As companies increasingly ditch or redesign their performance appraisal processes we look at whether they are still relevant for HR
One workplace trend that’s impacting L&D and becoming more apparent is the relevance (or lack thereof) of performance reviews.
In September this year, the multinational management consulting firm Accenture got rid of its performance reviews citing they were an excessive use of money and effort.
Indeed, when performance reviews are done they lead to L&D plans, however one of their weaknesses that’s becoming more apparent is the amount of time it takes for them to occur, said Tym Lawrence, Director, Solutions Architect APAC at SumTotal Systems, a Skillsoft company.
Indeed, research suggests that having performance reviews every six or 12 months is becoming less valuable to both the individuals and the companies, he told HRM.
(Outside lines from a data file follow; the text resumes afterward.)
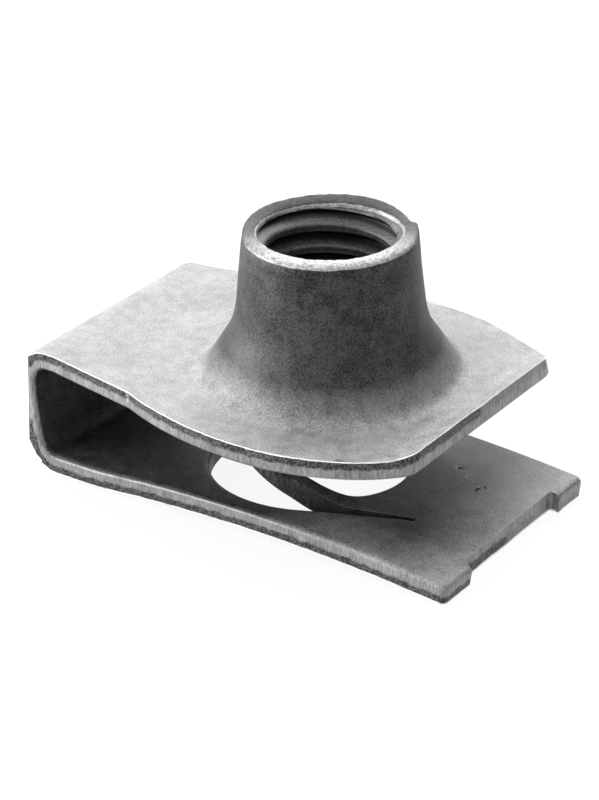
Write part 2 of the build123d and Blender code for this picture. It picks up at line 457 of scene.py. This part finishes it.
def finish_of(face):
    """Which finish a face has, from where it is and how it faces."""
    middle = face.calc_center_median() / MM
    out = math.hypot(middle.x, middle.y)
    on_web = abs(face.normal.y) < 0.3 and middle.x < WEB_BEHIND
    if out < FOOT_END + 0.05 and middle.z > 0.02:
        return BORE if out < ROOT_RADIUS + 0.1 else SHEET_FACE
    if out < CREST_RADIUS + ENTRY_RADIUS and middle.z > -SHEET - 0.01:
        return BORE
    # walls in the lanced opening get near-black steel, painted shade for the shadow inside the slit
    if abs(face.normal.z) < 0.5 and not on_web:
        in_opening = abs(middle.y) < 5.9 and -12 < middle.x < 9.5
        in_closed_slit = middle.y > 1.5 and middle.x > 1.8
        lanced = middle.z < UPPER_LEAF_ABOVE and in_opening
        return SLIT_PAINTED_SHADE if lanced and not in_closed_slit else SHEARED
    return SHEET_FACE


def paint_faces(mesh):
    """Gives each face its finish, and marks the new collar as part of the outer side."""
    burr = mesh.verts.layers.float["burr_side"]
    for face in mesh.faces:
        if face.material_index == SHEET_FACE:
            face.material_index = finish_of(face)
        middle = face.calc_center_median()
        if middle.z > 0.02 * MM and from_axis(middle) < FOOT_END + 0.05:
            for vertex in face.verts:
                vertex[burr] = 1.0


def wear_edges(mesh):
    """Takes the sheared outline back a little, here more and there less."""
    moves = {}
    for edge in mesh.edges:
        kinds = [face.material_index for face in edge.link_faces]
        if sorted(kinds) == [SHEET_FACE, SHEARED]:
            sheared = edge.link_faces[kinds.index(SHEARED)]
            for vertex in edge.verts:
                moves[vertex] = moves.get(vertex, Vector()) - sheared.normal
    for vertex, direction in moves.items():
        if direction.length > 0:
            place = vertex.co / MM
            depth = WEAR * (1 + noise.noise(place * 0.9)) + FINE_WEAR * noise.noise(place * 2.3)
            vertex.co += direction.normalized() * max(depth, 0) * MM


SHARP_ANGLE = 34                   # edges with a sharper bend than this stay sharp, degrees

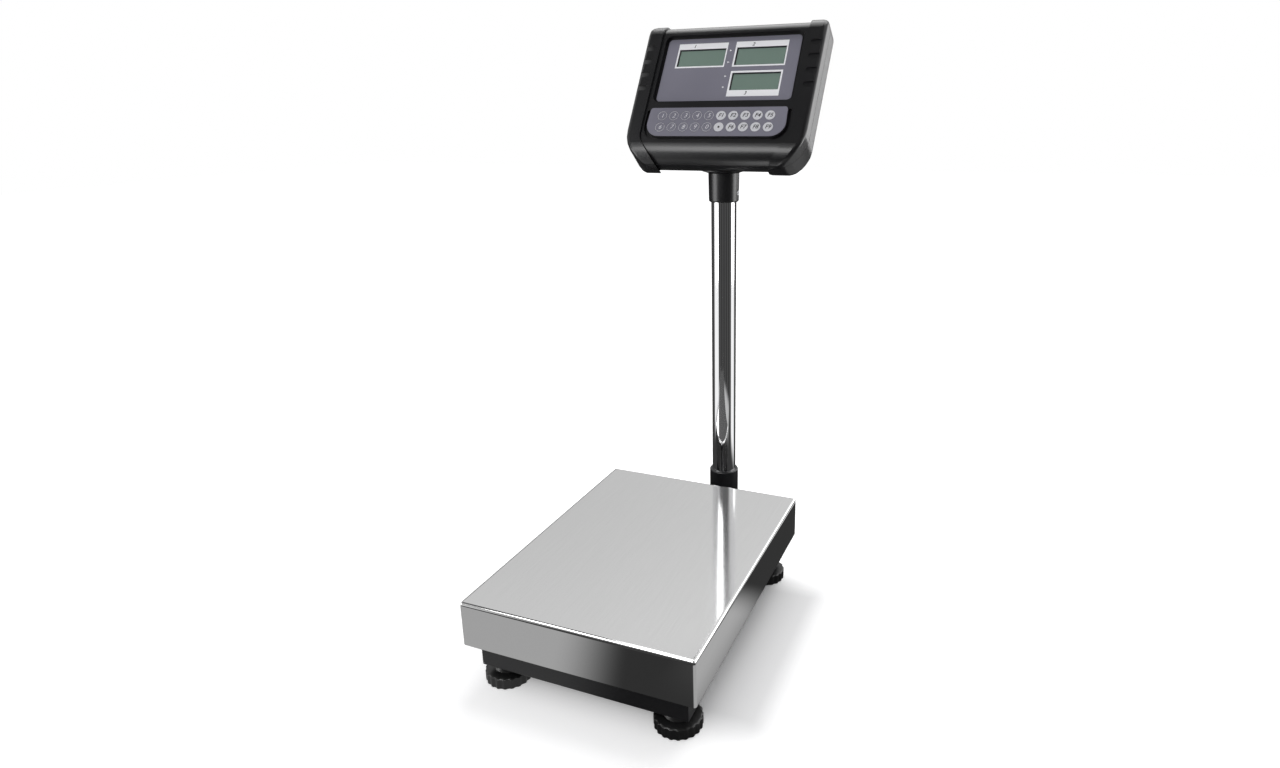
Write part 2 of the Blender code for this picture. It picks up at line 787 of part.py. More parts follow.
def foot_wheel(name, parent):
    """A moulded wheel with finger flutes and a raised boss, turned by hand."""
    count = 4 * WHEEL_FLUTES
    edge = WHEEL_RADIUS - WHEEL_CHAMFER - FLUTE_DEPTH
    bore = STUD_RADIUS + GAP
    profile = [(edge, 0.0, False), (WHEEL_RADIUS, WHEEL_CHAMFER, True),
               (WHEEL_RADIUS, WHEEL_BAND - WHEEL_CHAMFER, True), (edge, WHEEL_BAND, False),
               (BOSS_RADIUS + BOSS_FOOT, WHEEL_BAND + BOSS_FOOT_RISE, False),
               (BOSS_RADIUS, WHEEL_BAND + BOSS_SHOULDER, False),
               (BOSS_RADIUS - BOSS_TAPER, WHEEL_HEIGHT, False),
               (bore, WHEEL_HEIGHT, False), (bore, STUD_SEAT, False)]
    rings = []
    for radius, height, fluted in profile:
        ring = []
        for i in range(count):
            angle = 2 * math.pi * (i + 0.5) / count
            here = flute(angle, radius) if fluted else radius
            ring.append(Vector((here * math.cos(angle), here * math.sin(angle), height)))
        rings.append(ring)
    body = bmesh.new()
    loft(body, rings)
    return new_object(name, body, parent, "foot_plastic")


def foot_stud(name, parent):
    """The foot's threaded stud, seated in its wheel."""
    low = STUD_SEAT + GAP
    top = low + STUD_LENGTH
    tip = STUD_RADIUS * 0.2
    body = bmesh.new()
    turned(body, [(STUD_RADIUS - tip, low), (STUD_RADIUS, low + tip), (STUD_RADIUS, top - tip),
                  (STUD_RADIUS - tip, top)], steps=20)
    return new_object(name, body, parent, "zinc_steel")


def feet(root):
    """Four feet, each on an empty on its stud's axis."""
    for mark, (x, y) in foot_places().items():
        axis = pivot(f"foot_axis_{mark}", (x, y, 0.0), root)
        foot_stud(f"foot_stud_{mark}", axis)
        foot_wheel(f"foot_wheel_{mark}", axis)


# Column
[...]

He said some innovative companies have been heading towards a rating-less appraisal which is more informal, flexible and continuous.
“It’s funny because I’m a parent with a six-year-old son and if I gave him a performance appraisal every six months then he is not going to change his behaviour,” added Lawrence.
“You almost need to give real time feedback continuously at the end of each project.”
This year, a study by a group of psychologists at Rice University in the US found that performance reviews were becoming less effective because supervisors are concerned about demotivating or disengaging employees by submitting ratings which were harsh, yet honest.
Consequently, this can frequently lead to everybody in the company receiving a healthy score that’s not a true reflection of their performance.
The research also found that management should not shoulder the burden in terms of providing appraisals. In fact, it showed that employees themselves should be regularly considering their own interpersonal skills for their own learning and development.
Another weakness the research identified is that supervisors can be sensitive about damaging their healthy relationships with the people who they are rating and are therefore more inclined to be generous.
Conversely, supervisors being too brutally honest can also bring about a negative spiral of harmful results.
As Josh Bornstein, principal, employment/industrial departments at Maurice Blackburn Lawyers recently told The Age, performance reviews can “encourage people to save up grievances and criticisms for one big almighty annual expression. Performance reviews can be quite devastating (for the) recipient of the review.”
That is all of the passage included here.